1275 Minnesota St /
Nancy Toomey Fine Art
Artist Reception: Saturday, April 7th | 5pm–7pm
Nancy Toomey Fine Art is pleased to announce Artificial Light, an exhibition of works by UK artist Eric Butcher.
For the past two decades Butcher has developed a creative practice both reductive and rule governed. It has evolved slowly, deliberately, and incrementally. Working primarily with oil paint or graphite suspended in resin, a transparent monochrome is spread across the surface of his aluminum support and then stripped off, using a variety of metal blades drawn across the surface. This procedure is then repeated, slowly building up an accumulation of thin residues.
This methodology evidences an increasingly deterministic approach to the creative act. A set of procedures have been developed which involve taking away and systematizing significant elements of decision making rather than relying on the contingent, intuitive or whimsical. The painterly process has been distilled to a set of rituals, patterns of behavior, endlessly repeated, a mechanistic performance carried out in private, made public.
The outcome is in part determined by imperfections in the metal surface, either through the process of its manufacture (e.g. the minute corrugations caused by extrusion), or the results of handling, cutting, the burr of its edge, accidental knocks and dents sustained in the warehouse and so on. Each tiny imperfection is amplified by the process of stripping, leaving a ridge of denser color to register its often otherwise imperceptible presence.
Over years of use, the stripping blades develop subtle accretions of paint along their edges. The gradual accumulation of thin residues create tiny variations of unevenness on the edge of the blade which effect the density of paint as it is stripped away. Consequently each finished surface holds within itself the traces and evidence of the manufacture of previous surfaces. It contains within it the memory of every act of stripping away, subtraction, and destruction.
Paradoxically, in adopting this quasi-mechanized approach--free of emotion, free of explicit content--a quintessentially human quality emerges. When compared with the perfection of machine production, the limitations and failures of the human hand are writ large. Everything in the painted surface that deviates from a flat, featureless monochrome is predicated upon error or impurity, human or material. As such this artistic practice represents a glorification of error and a celebration of what makes us human.

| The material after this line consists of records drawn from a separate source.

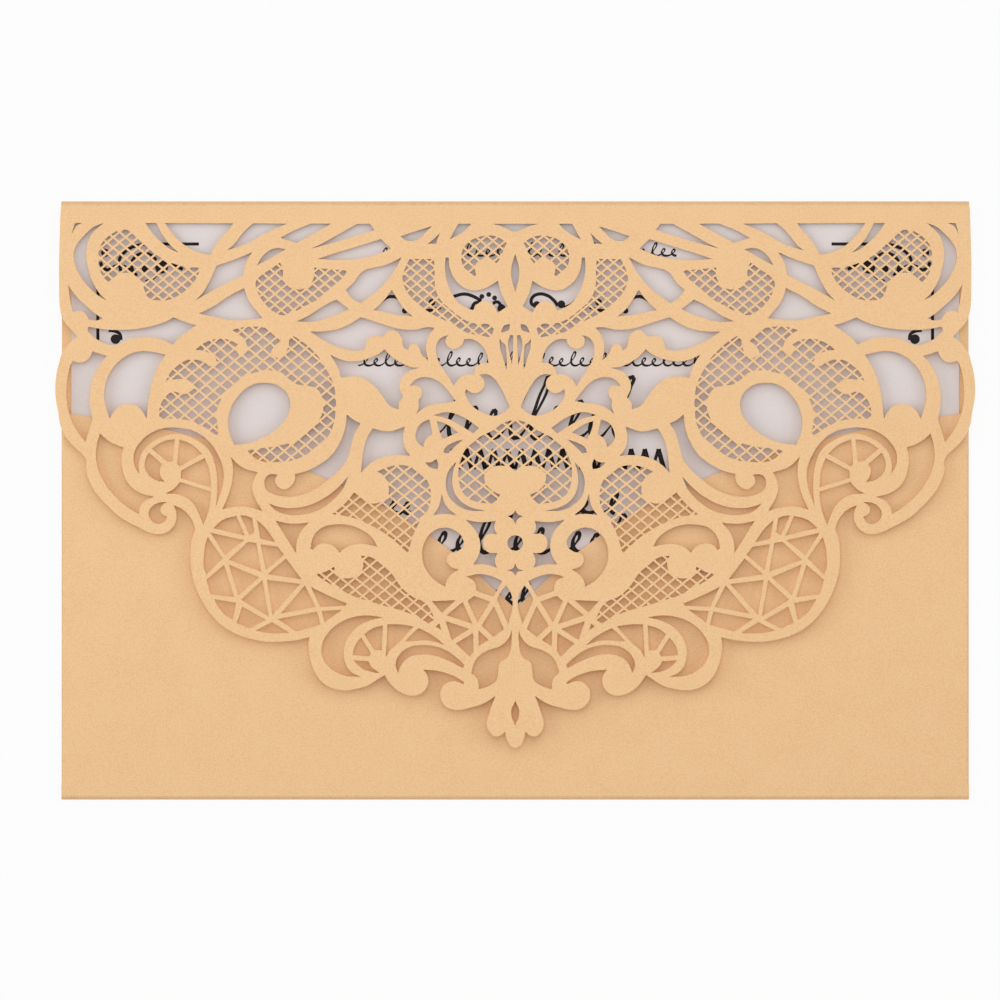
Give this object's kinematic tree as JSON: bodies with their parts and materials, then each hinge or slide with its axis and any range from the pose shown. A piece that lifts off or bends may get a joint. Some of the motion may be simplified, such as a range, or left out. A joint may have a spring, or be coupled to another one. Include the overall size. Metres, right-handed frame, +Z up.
{
  "type": "laser-cut wedding invitation",
  "caption": "Folded pocket of pearl card with a lace-cut flap over a printed card.",
  "frame": {"origin": "under the middle of the folder, on the surface that its back lies on", "axes": "+X along the width, +Y towards the lace flap's fold, +Z up from the back panel"},
  "size_m": [0.187, 0.122, 0.005],
  "materials": {
    "pearl_card": "satin",
    "white_card": "matte"
  },
  "bodies": {
    "root": {"lace_pocket_folder": "pearl_card", "insert_card": "white_card"}
  },
  "joints": []
}
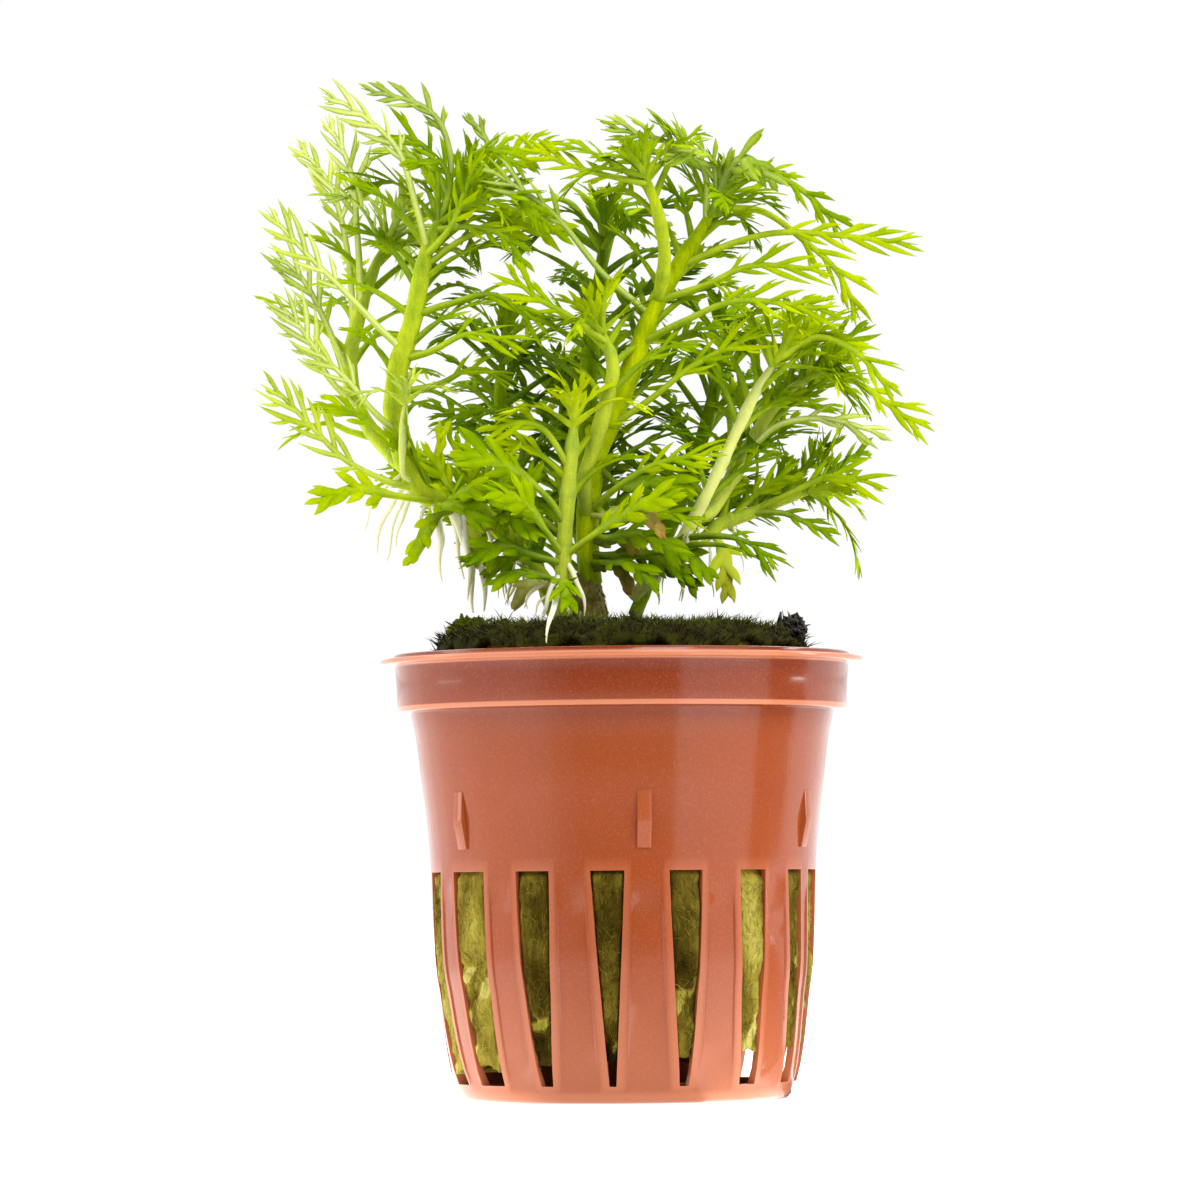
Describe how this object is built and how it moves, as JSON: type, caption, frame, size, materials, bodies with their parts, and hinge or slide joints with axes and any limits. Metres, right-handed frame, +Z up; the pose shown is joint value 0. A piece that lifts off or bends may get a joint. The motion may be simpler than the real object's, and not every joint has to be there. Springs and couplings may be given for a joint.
{
  "type": "potted water violet",
  "caption": "Young feathery-leaved aquarium plant with upright stems, growing from a rock-wool plug in a slotted net pot.",
  "frame": {"origin": "middle of the pot's flat base, where it rests", "axes": "+Z up along the pot's axis, +X to the picture's right, +Y away from the viewer"},
  "size_m": [0.0777, 0.0563, 0.1172],
  "materials": {
    "pot_plastic": "terracotta-brown moulded plastic, semi-gloss",
    "rock_wool": "fibrous mineral wool, stained olive and brown",
    "moss": "fuzzy dark green moss and algae",
    "dark_matter": "rough, nearly black",
    "root_brown": "fibrous yellow-brown root",
    "stem_green": "moist yellow-green plant stem, satin",
    "stem_pale": "moist whitish-yellow plant stem, satin",
    "leaf_green": "thin translucent green leaf, satin",
    "leaf_pale": "thin translucent whitish-green leaf, satin",
    "leaf_yellow": "wilting yellow leaf with a brown tip"
  },
  "bodies": {
    "root": {"net_pot": "pot_plastic", "rockwool_plug": "rock_wool", "moss_mat": "moss", "black_lump": "dark_matter", "dark_crumbs": "dark_matter", "rootstock": "root_brown", "shoot_left": "stem_green", "stem_back": "stem_green", "stem_centre": "stem_green", "stem_centre_fork": "stem_green", "stem_centre_front": "stem_green", "stem_centre_pale": "stem_green", "stem_left": "stem_green", "stem_left_rear": "stem_green", "stem_rear": "stem_green", "stem_rear_left": "stem_green", "stem_rear_right": "stem_green", "stem_right": "stem_pale", "stem_right_low": "stem_green", "stem_right_rear": "stem_green", "leaf_back_high": "leaf_green", "leaf_back_right": "leaf_green", "leaf_centre_left": "leaf_green", "leaf_crown_back": "leaf_green", "leaf_crown_broad": "leaf_green", "leaf_crown_right": "leaf_green", "leaf_crown_top": "leaf_green", "leaf_far_right": "leaf_green", "leaf_far_right_low": "leaf_pale", "leaf_far_right_upper": "leaf_green", "leaf_fork_left": "leaf_green", "leaf_front_low": "leaf_green", "leaf_front_middle": "leaf_green", "leaf_front_right": "leaf_green", "leaf_front_upper": "leaf_green", "leaf_inner_low": "leaf_green", "leaf_inner_middle": "leaf_green", "leaf_inner_upper": "leaf_green", "leaf_left_behind": "leaf_green", "leaf_left_comb": "leaf_green", "leaf_left_far": "leaf_pale", "leaf_left_front": "leaf_green", "leaf_left_low": "leaf_green", "leaf_left_middle": "leaf_green", "leaf_left_pale": "leaf_pale", "leaf_left_pale_tall": "leaf_pale", "leaf_left_top": "leaf_green", "leaf_left_upper": "leaf_green", "leaf_long_left": "leaf_green", "leaf_rear_left": "leaf_green", "leaf_right_ground": "leaf_green", "leaf_right_hanging": "leaf_green", "leaf_right_inner": "leaf_green", "leaf_right_long": "leaf_green", "leaf_right_low": "leaf_green", "leaf_right_middle": "leaf_green", "leaf_right_top": "leaf_green", "leaf_right_upper": "leaf_green", "leaf_top_arching": "leaf_green", "leaf_yellow": "leaf_yellow"}
  },
  "joints": []
}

The gunpowder pieces are a recent development (part of an ongoing series, one of which was recently shortlisted for the prestigious UK-based Jerwood Drawing Prize), which Butcher describes as "found drawings." Carefully extracted from the base of spent fireworks launchers, they have been created by the presence, now absent, of rows of firework cartridges. The area around the base of each cartridge is burnt and blackened or in some cases burnt away entirely as the firework launches, while the area beneath the circular base of the cartridge is preserved by the presence of a clay plug, an integral part of the construction of the cartridge.
They are the remnants of events now past, consigned to the mutability of memory. These pieces of burnt paper are all that are left. Each is a trace of the physical processes which formed it, determined entirely by characteristics of the materials and processes involved. In this respect these works are entirely consistent with the deterministic concerns of his paintings and represent an extension of those preoccupations through a different methodology. But they are also a catalyst for memory.
Born in Singapore in 1970, Eric Butcher moved to England in 1974. He studied philosophy at Cambridge University and fine art at Wimbledon School of Art, London. He has exhibited extensively in the UK and internationally with shows in Austria, Germany, Italy, Switzerland and the USA. His creative practice also embraces curating; initiating exhibitions including Definite Article (2005/6), Underground (2007), The Devil Finds Work for Idle Hands (2012) and A Machine Aesthetic (2013/14). He currently lives and works in Oxfordshire, England and shows with Galerie Robert Drees, Hannover, Patrick Heide Gallery, London and Nancy Toomey Fine Art, San Francisco.